Thursday, April 7, 2022

Next Step in Clean Port Program Introduced as Freight Owners Asked to Stump Up

Only Cargo Interests Not Road Haulage Operators Allowed to Pay the New Charges
Shipping News Feature

US – Many in the haulage community will praise the way the ports of Long Beach and Los Angeles have gone about introducing the next stage of the San Pedro Bay Ports Clean Air Action Plan which sees charges introduced for loaded import and export containers as from 1 April.

The hauliers contentment however may be blunted in time when they realise that those with more environmentally friendly fleets will benefit. The ports’ plan is to charge cargo owners as opposed to the haulage company by way of a register in which all such bodies have to record their liability.

The actual collection, currently a fee of $10 per TEU or $20 for anything over the twenty feet, can be avoided if the carrying vehicle is a zero emissions truck, and under some circumstances, by low-nitrogen oxide trucks. The fee will be levied by a private company, PortCheck, and the cargo owners, or their appointed agents, must pay the fee in advance.

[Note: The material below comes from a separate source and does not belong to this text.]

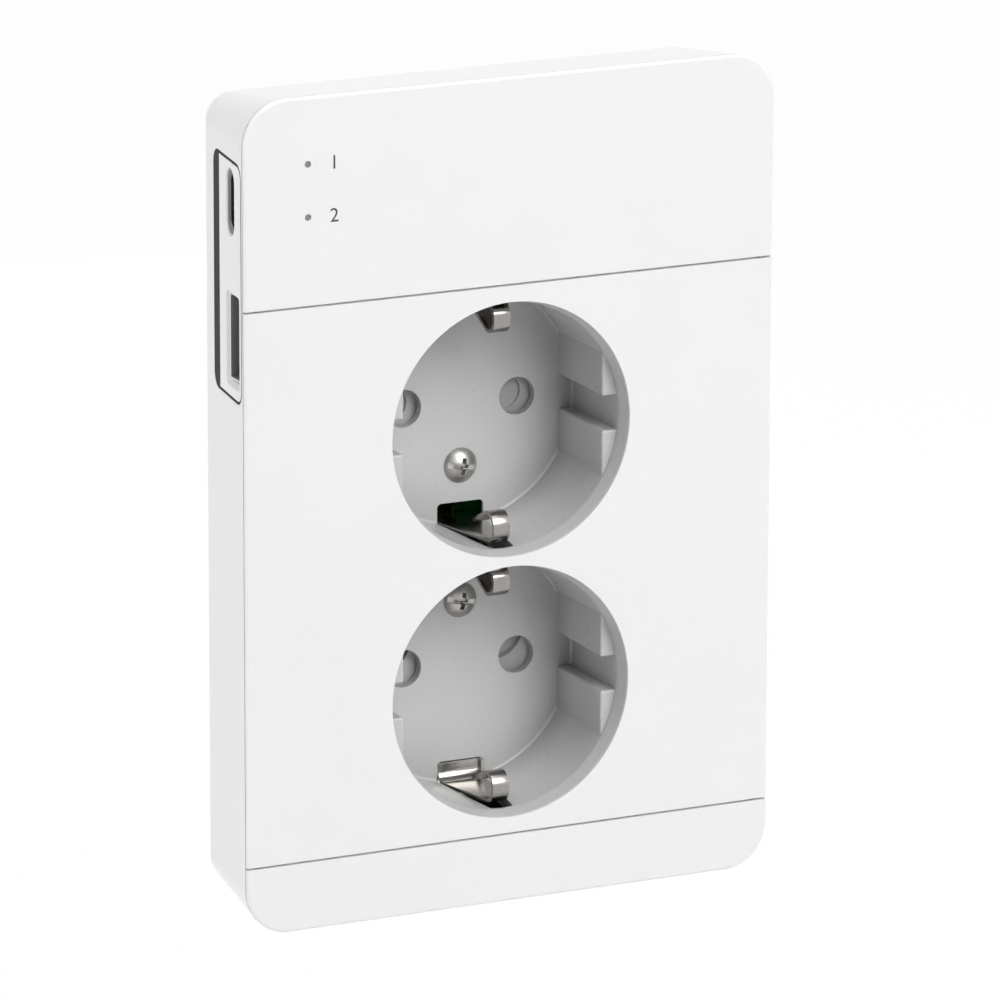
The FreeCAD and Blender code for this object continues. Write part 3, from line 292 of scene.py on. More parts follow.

Whilst the average haulier will see this as avoiding yet another charge in fact it may well sway those liable to the charge to issue ultimatums to the their carriers to upgrade their equipment. In the short term each port estimates it can earn $45 million per annum from the tolls.

The introduction of this latest phase of the Clean Truck Fund rate, or CTF as it is known, was celebrated by the Mayors’ of Los Angeles and Long Beach Eric Garcetti and Robert Garcia and a range of city officials in a ceremony on 1 April.

The overall object is for the two ports to achieve zero-emissions drayage trucking by 2035 after the original Clean Truck Program, established in 2008, managed to cut air pollution from harbour trucks by 90%. Despite this exhaust gas emissions from trucks remains the biggest air polluter in the ports by way of greenhouse gases and the nitrogen oxides which encourage the formation of smog.

A short video of the ceremony to launch this stage of the program can be seen HERE.

Photo: The city leaders gather to initiate the program with zero-emissions trucks behind them. L to R: Port of Los Angeles Executive Director Gene Seroka, Port of Long Beach Executive Director Mario Cordero, Los Angeles Mayor Eric Garcetti, Los Angeles Harbor Commission President Jaime L. Lee, Long Beach Harbor Commission President Steven Neal, Long Beach Mayor Robert Garcia, International Brotherhood of Electrical Workers Local 11 Business Development Representative Tommy Faavae, and Port of Long Beach Deputy Executive Director Dr. Noel Hacegaba.